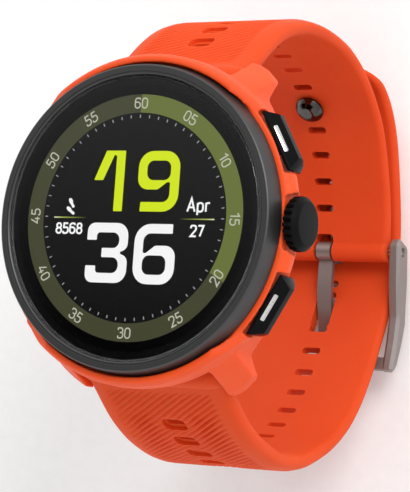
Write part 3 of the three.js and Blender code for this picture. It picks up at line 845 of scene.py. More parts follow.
def minute_digits():
    """The 3 and the 6 of the minute."""
    three = rounded([
        (-6.95, -3.13, 0.1), (-6.95, -0.78, 2.1), (-0.48, -0.78, 2.1), (-0.48, -4.35, 1.3),
        (-2.1, -4.84, 0.2), (-0.42, -5.35, 1.3), (-0.42, -8.97, 2.2), (-6.95, -8.97, 2.2),
        (-6.95, -6.66, 0.1), (-5.38, -6.66, 0.1), (-5.38, -7.64, 0.9), (-1.78, -7.64, 1.0),
        (-1.78, -5.48, 1.0), (-4.52, -5.48, 0.1), (-4.52, -4.22, 0.1), (-1.82, -4.22, 1.0),
        (-1.82, -2.09, 1.0), (-5.46, -2.09, 0.9), (-5.46, -3.13, 0.1)])
    six = rounded([
        (6.41, -0.83, 0.1), (0.59, -0.83, 2.4), (0.59, -9.0, 2.2), (7.0, -9.0, 2.2), (7.0, -3.76, 2.2),
        (3.85, -3.76, 0.8), (2.45, -4.8, 0.5), (1.95, -4.8, 0.3), (1.95, -2.11, 1.1), (6.41, -2.11, 0.1)])
    hole = rounded([(1.97, -7.71, 1.0), (5.64, -7.71, 1.0), (5.64, -5.09, 1.0), (1.97, -5.09, 1.0)])
    low, high = PRINT_LEVEL
    return gathered([raised(three, low, high), cut(raised(six, low, high), raised(hole, low - 1, high + 1))])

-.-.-

> [Exercise description]: Which lines contain "three"? Show each of them.

> [Output below]:
Write part 3 of the three.js and Blender code for this picture. It picks up at line 845 of scene.py. More parts follow.
    three = rounded([
    return gathered([raised(three, low, high), cut(raised(six, low, high), raised(hole, low - 1, high + 1))])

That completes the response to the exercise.